The second argument is economic, and it is one that enterprise architecture teams consistently underestimate until they see the actual invoices.

Cloud lakehouse platforms price across several dimensions: storage, compute (clusters priced by DBU or equivalent), data transfer (egress charges), and premium features like Unity Catalog for governance. At small scale, these costs are manageable. At enterprise scale — petabytes of historical transaction data, dozens of analysts and data scientists running concurrent queries, daily batch processing of millions of transactions — the economics shift dramatically.

The on-prem lakehouse, once the capital investment in infrastructure is made, has a very different cost profile: primarily power, cooling, hardware amortization, and people. For firms with stable or predictable workloads — which describes most BFSI analytics environments — the three-to-five-year total cost of ownership of an on-prem lakehouse is typically significantly lower than the equivalent cloud deployment.

The Open-Source Stack: What We Actually Built

The most common objection to on-prem lakehouse architecture is operational complexity: "We don't have Databricks engineers. We can't build and maintain this ourselves." It is a valid concern — five years ago. Today, the open-source ecosystem has matured to a point where a well-architected on-prem lakehouse is genuinely operationally manageable by a competent data engineering team.

Here is the stack we assembled for a BFSI client, running entirely on-premises on commodity hardware:

Storage Layer: MinIO

MinIO is a high-performance, S3-compatible object storage system that runs on-premises. It provides the same API surface as Amazon S3, which means all tools that work with S3 work with MinIO — including Delta Lake, Apache Spark, and most modern data tools. We deployed it on a distributed cluster across multiple nodes, with erasure coding for data durability.

Table Format: Delta Lake (Open-Source)

Delta Lake is the open-source table format originally developed by Databricks, now available under the Linux Foundation. It provides ACID transactions, time travel (query the table as it existed at any point in history), schema evolution, and efficient query planning on top of Parquet files. Critically, the open-source version runs entirely without Databricks licensing.

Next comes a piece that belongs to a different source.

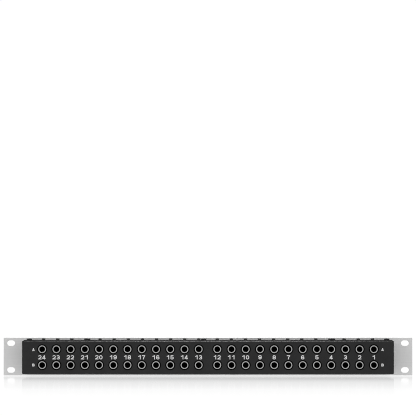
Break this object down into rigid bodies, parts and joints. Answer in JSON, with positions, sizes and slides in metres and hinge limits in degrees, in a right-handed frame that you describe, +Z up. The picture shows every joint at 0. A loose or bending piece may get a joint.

Compute Engine: Apache Spark

Apache Spark handles all batch processing, transformation, and large-scale analytics. Deployed on Kubernetes for resource management and elasticity within the data centre, it provides the compute backbone for ETL pipelines, data science workloads, and heavy analytical queries.

Query Engine: Trino (formerly PrestoSQL)

For interactive analytical queries — the kind that analysts and BI tools generate — Trino provides fast, distributed SQL execution directly against the Delta Lake tables without needing to spin up a Spark cluster for every query. This significantly reduces the latency and resource overhead for ad-hoc analytics.

Custom Management UI

One genuine gap in the open-source lakehouse ecosystem is the management interface. Databricks and Snowflake have polished, integrated UIs for data cataloguing, lineage, access management, and monitoring. The open-source equivalent requires assembly.

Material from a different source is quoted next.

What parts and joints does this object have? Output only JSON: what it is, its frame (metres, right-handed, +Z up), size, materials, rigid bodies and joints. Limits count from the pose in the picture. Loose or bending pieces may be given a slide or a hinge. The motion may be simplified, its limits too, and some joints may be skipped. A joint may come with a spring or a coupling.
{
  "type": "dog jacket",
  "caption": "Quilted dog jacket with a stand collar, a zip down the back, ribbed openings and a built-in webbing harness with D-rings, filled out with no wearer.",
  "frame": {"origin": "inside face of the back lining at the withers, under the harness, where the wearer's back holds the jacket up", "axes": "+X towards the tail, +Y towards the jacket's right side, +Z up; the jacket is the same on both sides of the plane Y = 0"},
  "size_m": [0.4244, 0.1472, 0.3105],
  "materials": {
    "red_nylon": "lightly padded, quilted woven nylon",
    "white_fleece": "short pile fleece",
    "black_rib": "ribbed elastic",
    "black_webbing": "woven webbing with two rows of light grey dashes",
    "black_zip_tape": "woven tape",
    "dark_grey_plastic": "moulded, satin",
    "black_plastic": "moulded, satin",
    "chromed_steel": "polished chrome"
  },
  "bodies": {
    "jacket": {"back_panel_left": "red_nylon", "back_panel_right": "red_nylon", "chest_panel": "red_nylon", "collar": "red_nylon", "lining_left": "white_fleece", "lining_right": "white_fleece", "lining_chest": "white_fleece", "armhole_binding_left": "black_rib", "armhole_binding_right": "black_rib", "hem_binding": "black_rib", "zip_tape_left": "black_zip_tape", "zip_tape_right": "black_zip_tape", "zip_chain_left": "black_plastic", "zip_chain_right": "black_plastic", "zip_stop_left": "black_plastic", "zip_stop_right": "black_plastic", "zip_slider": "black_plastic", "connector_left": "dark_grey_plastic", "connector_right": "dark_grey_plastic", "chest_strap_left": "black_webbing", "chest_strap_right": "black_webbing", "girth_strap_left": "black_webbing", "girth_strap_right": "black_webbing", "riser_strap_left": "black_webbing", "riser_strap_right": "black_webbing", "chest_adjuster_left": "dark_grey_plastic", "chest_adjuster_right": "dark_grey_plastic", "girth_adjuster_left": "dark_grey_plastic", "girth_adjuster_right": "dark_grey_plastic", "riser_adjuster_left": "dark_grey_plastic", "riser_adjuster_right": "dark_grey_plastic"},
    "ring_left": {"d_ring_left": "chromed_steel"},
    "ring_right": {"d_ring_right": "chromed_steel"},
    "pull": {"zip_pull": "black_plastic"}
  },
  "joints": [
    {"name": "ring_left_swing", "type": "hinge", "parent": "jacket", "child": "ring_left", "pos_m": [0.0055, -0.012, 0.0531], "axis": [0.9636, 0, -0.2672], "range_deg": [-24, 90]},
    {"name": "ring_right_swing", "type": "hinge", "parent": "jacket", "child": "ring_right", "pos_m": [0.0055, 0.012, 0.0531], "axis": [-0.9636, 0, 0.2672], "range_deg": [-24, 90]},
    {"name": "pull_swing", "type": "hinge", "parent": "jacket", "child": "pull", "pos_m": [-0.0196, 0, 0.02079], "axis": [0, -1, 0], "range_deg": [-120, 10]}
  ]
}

We built a custom web frontend that provides: a data catalog with search and discovery, table-level and column-level access controls, query history and cost tracking, pipeline monitoring dashboards, and a governance workflow for data classification and PII flagging. This was a deliberate investment — and one that paid for itself by enabling non-technical stakeholders to understand and govern the data estate without needing to touch command-line tools.

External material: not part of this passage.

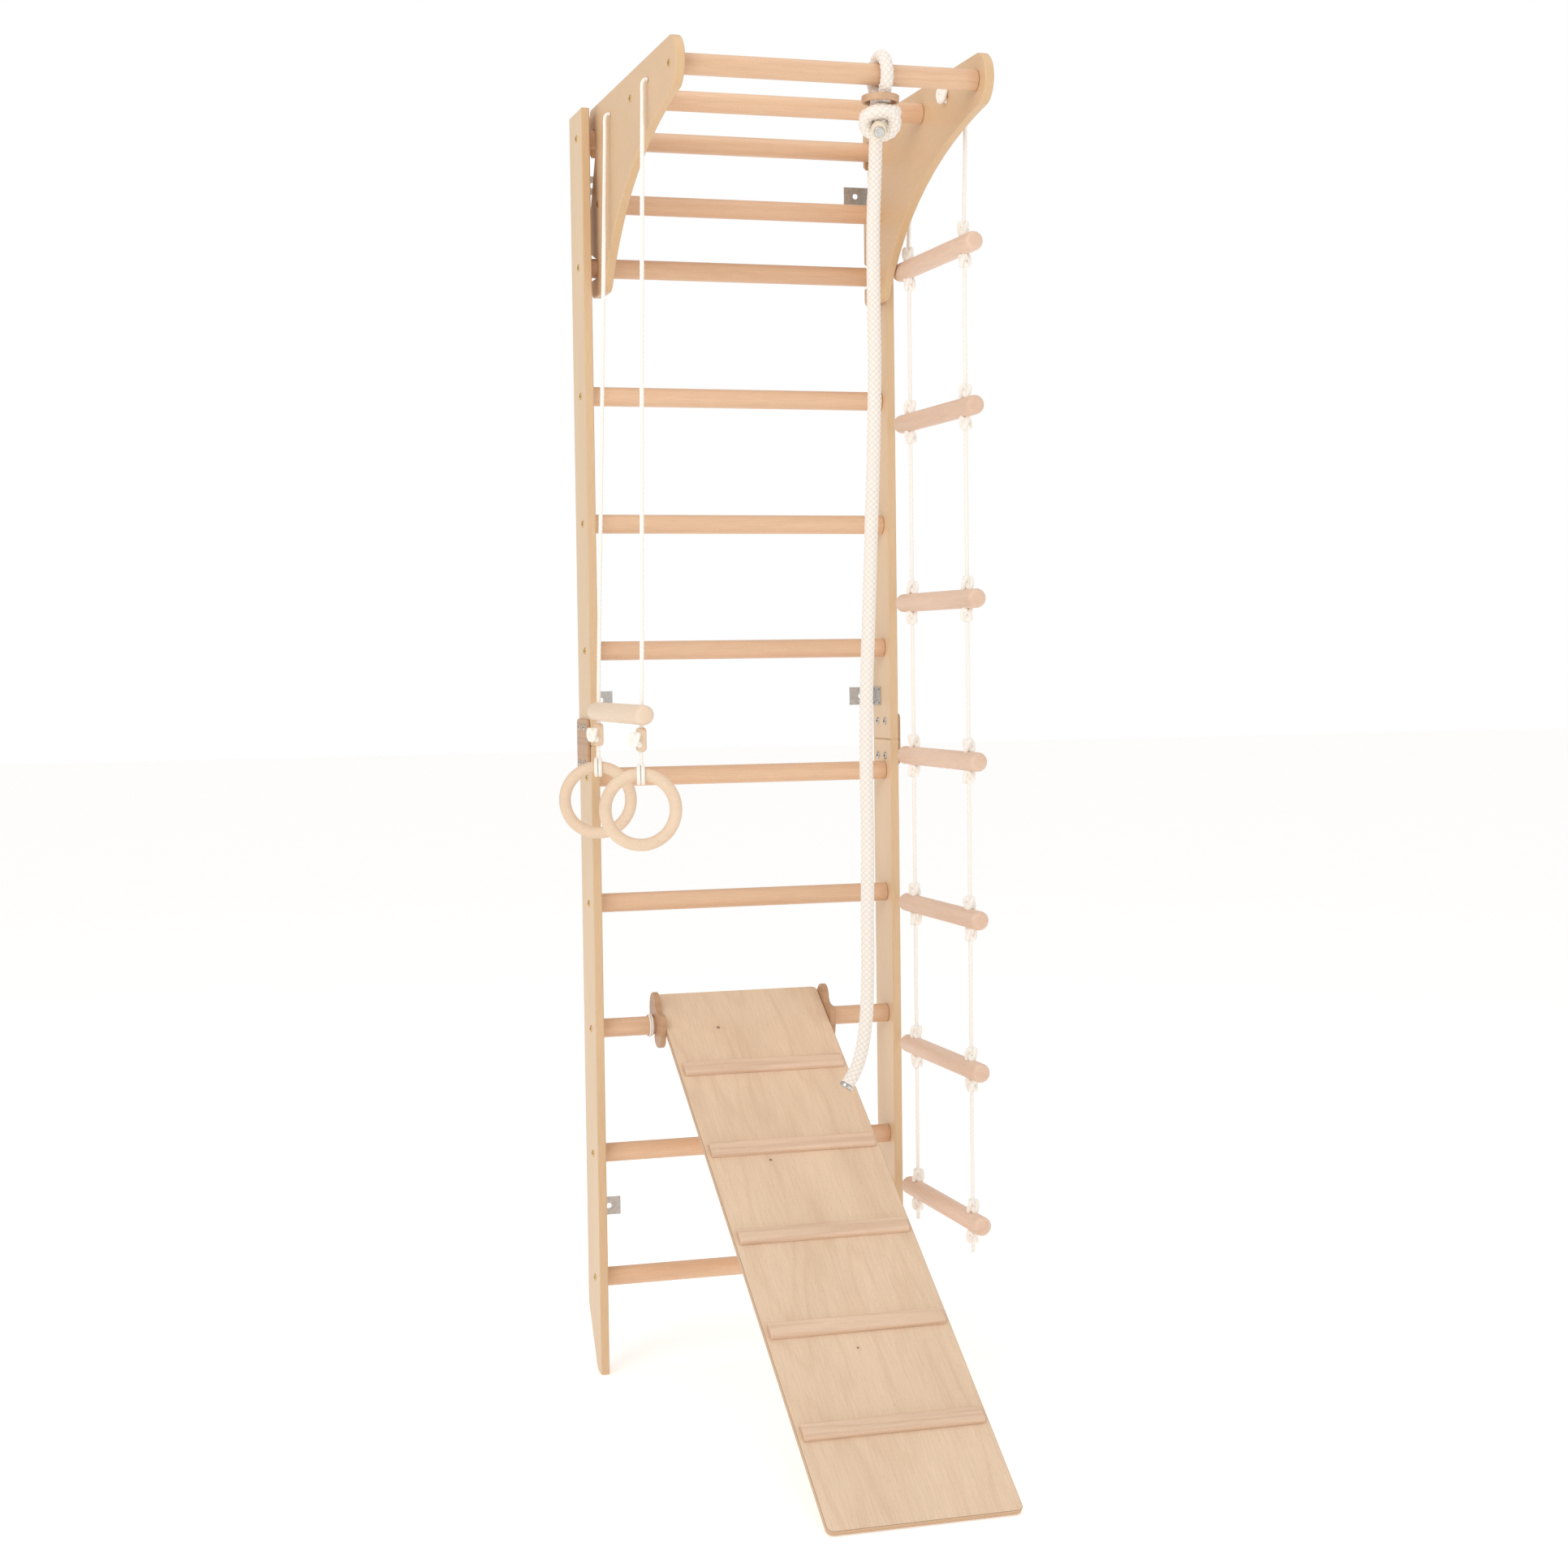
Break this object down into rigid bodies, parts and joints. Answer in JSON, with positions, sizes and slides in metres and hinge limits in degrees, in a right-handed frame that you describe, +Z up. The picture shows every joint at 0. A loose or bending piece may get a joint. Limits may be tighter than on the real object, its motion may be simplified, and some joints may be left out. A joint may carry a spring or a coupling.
{
  "type": "children's wall-bar gym",
  "caption": "Wooden wall bars for a child's room with a hook-on pull-up frame, slide board, climbing rope, trapeze with rings and rope ladder.",
  "frame": {"origin": "on the floor, at the middle of the object's box", "axes": "+Z up; +Y towards the wall behind the gym; +X towards the rope ladder's side"},
  "size_m": [0.6486, 1.01, 2.198],
  "materials": {
    "plywood": "clear satin lacquer on birch plywood",
    "beech": "clear satin lacquer on turned beech",
    "palebeech": "clear satin lacquer on pale turned wood",
    "darkply": "clear lacquer on darker plywood",
    "rope": "braided and twisted ivory cord",
    "sleeve": "smooth cream sleeve",
    "steel": "zinc-plated steel"
  },
  "bodies": {
    "wall_bars": {"upright_left_lower": "plywood", "upright_left_upper": "plywood", "splice_plate_left": "darkply", "wall_bracket_left_top": "steel", "wall_bracket_left_middle": "steel", "wall_bracket_left_bottom": "steel", "upright_right_lower": "plywood", "upright_right_upper": "plywood", "splice_plate_right": "darkply", "wall_bracket_right_top": "steel", "wall_bracket_right_middle": "steel", "wall_bracket_right_bottom": "steel", "wall_rung_1": "beech", "wall_rung_2": "beech", "wall_rung_3": "beech", "wall_rung_4": "beech", "wall_rung_5": "beech", "wall_rung_6": "beech", "wall_rung_7": "beech", "wall_rung_8": "beech", "wall_rung_9": "beech", "wall_rung_10": "beech"},
    "pull_up_frame": {"cheek_left": "plywood", "cheek_right": "plywood", "pull_up_bar_front": "beech", "pull_up_bar_middle": "beech", "pull_up_bar_rear": "beech"},
    "slide": {"slide_board": "plywood", "slide_cleat_1": "beech", "slide_cleat_2": "beech", "slide_cleat_3": "beech", "slide_cleat_4": "beech", "slide_cleat_5": "beech", "slide_hook_left": "darkply", "slide_hook_right": "darkply"},
    "climbing_rope": {"climbing_rope": "rope", "rope_loop": "rope", "rope_stopper_ring": "darkply", "rope_knot": "rope", "rope_tail_sleeve": "sleeve", "rope_tail_ferrule": "steel", "rope_end_ferrule": "steel"},
    "trapeze": {"trapeze_bar": "palebeech", "trapeze_cord_front": "rope", "rope_adjuster_front": "darkply", "ring_front": "palebeech", "trapeze_cord_rear": "rope", "rope_adjuster_rear": "darkply", "ring_rear": "palebeech"},
    "rope_ladder": {"ladder_rung_1": "beech", "ladder_rung_2": "beech", "ladder_rung_3": "beech", "ladder_rung_4": "beech", "ladder_rung_5": "beech", "ladder_rung_6": "beech", "ladder_rung_7": "beech", "ladder_rope_front": "rope", "ladder_rope_rear": "rope"}
  },
  "joints": [
    {"name": "frame_tilt", "type": "hinge", "parent": "wall_bars", "child": "pull_up_frame", "pos_m": [0.03479, 0.44798, 2.144], "axis": [-1, 0, 0], "range_deg": [0, 25]},
    {"name": "slide_lift", "type": "hinge", "parent": "wall_bars", "child": "slide", "pos_m": [0.01829, 0.44798, 0.604], "axis": [-1, 0, 0], "range_deg": [0, 22]},
    {"name": "rope_swing", "type": "hinge", "parent": "pull_up_frame", "child": "climbing_rope", "pos_m": [0.11529, -0.08502, 2.156], "axis": [-1, 0, 0], "range_deg": [-15, 45]},
    {"name": "trapeze_swing", "type": "hinge", "parent": "pull_up_frame", "child": "trapeze", "pos_m": [-0.22501, 0.17998, 2.16], "axis": [0, 1, 0], "range_deg": [0, 40]},
    {"name": "ladder_swing", "type": "hinge", "parent": "pull_up_frame", "child": "rope_ladder", "pos_m": [0.29059, 0.19498, 2.16], "axis": [0, -1, 0], "range_deg": [0, 40]}
  ]
}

Governance and PII Masking at the Architecture Level

In a BFSI context, data governance is not a nice-to-have layer that you bolt on after the platform is built. It is a core architectural requirement. The lakehouse architecture we built treats governance as a first-class concern:

• Column-level PII classification: Every column in every table is classified at onboarding time. PAN numbers, Aadhaar references, account numbers, client contact details — all flagged and registered in the governance layer.
• Dynamic masking by role: Analysts see masked versions of PII columns by default. Data engineers with elevated access see actual values for debugging purposes. Compliance teams have full access with audit logging on every row accessed.
• Immutable audit trails: Every query that touches a PII-classified column is logged with user identity, timestamp, query text, and row count accessed. This log is itself stored in an append-only Delta table that cannot be modified even by administrators.
• Automated data retention: Regulatory retention schedules are enforced at the table level — data past its retention window is automatically archived to cold storage and flagged for review before deletion.

AI Connectivity: Linking the Lakehouse to Enterprise AI

The final piece of the architecture — and one that has become increasingly important — is how the lakehouse connects to AI tools and assistants. The emergence of Model Context Protocol (MCP) as a standard for AI tool connectivity has created a clean architecture pattern for this.

We deployed an MCP server layer that sits in front of the lakehouse and exposes data access capabilities to AI assistants with full role-based access control. An analyst using an AI assistant to query trading data sees exactly the same data they would see through direct query access — masked where appropriate, scoped to their authorised datasets, with every AI-mediated data access logged alongside human-initiated queries.

This means the AI layer inherits all the governance properties of the lakehouse, rather than creating a new governance perimeter to manage. The AI cannot access data that the user cannot access — by architecture, not by trust.

When Cloud Lakehouse Is the Right Answer

To be clear: I am not arguing that on-prem is always right. There are genuine cases where a cloud lakehouse is the better answer:

• Firms without the capital for significant on-prem infrastructure investment, where the operational expenditure model of cloud is financially preferable
• Organisations with highly variable workloads — significant seasonality or unpredictable spikes — where cloud elasticity provides genuine value
• Teams that lack the engineering depth to operate distributed systems and where managed services provide a meaningful reduction in operational burden
• International BFSI operations where data localization requirements vary by jurisdiction and cloud region selection provides a cleaner compliance path

“The right lakehouse architecture is not the one with the best marketing. It is the one that satisfies your regulatory obligations, fits your cost structure, and your team can actually operate reliably.”

The Decision Framework

If you are evaluating lakehouse architecture for a BFSI organisation, here are the four questions that actually drive the right answer:

1. 1.What are your specific data localization obligations? Start with a legal and compliance inventory before any technology decision. Know exactly which data categories must stay on-prem.
2. 2.What is your 5-year total cost projection for each option? Build the honest TCO model — cloud pricing at your projected data volumes including egress, vs. on-prem capital and operating costs. The crossover point is earlier than most teams expect.
3. 3.What engineering capability do you have or can you build? On-prem lakehouse is operationally manageable but requires genuine distributed systems capability. Cloud managed services reduce operational burden at a cost. Honestly assess what your team can sustain.
4. 4.What is your AI strategy? If AI-driven analytics is a near-term priority, the lakehouse architecture needs to accommodate AI tool connectivity with governance built in from the start — not retrofitted later.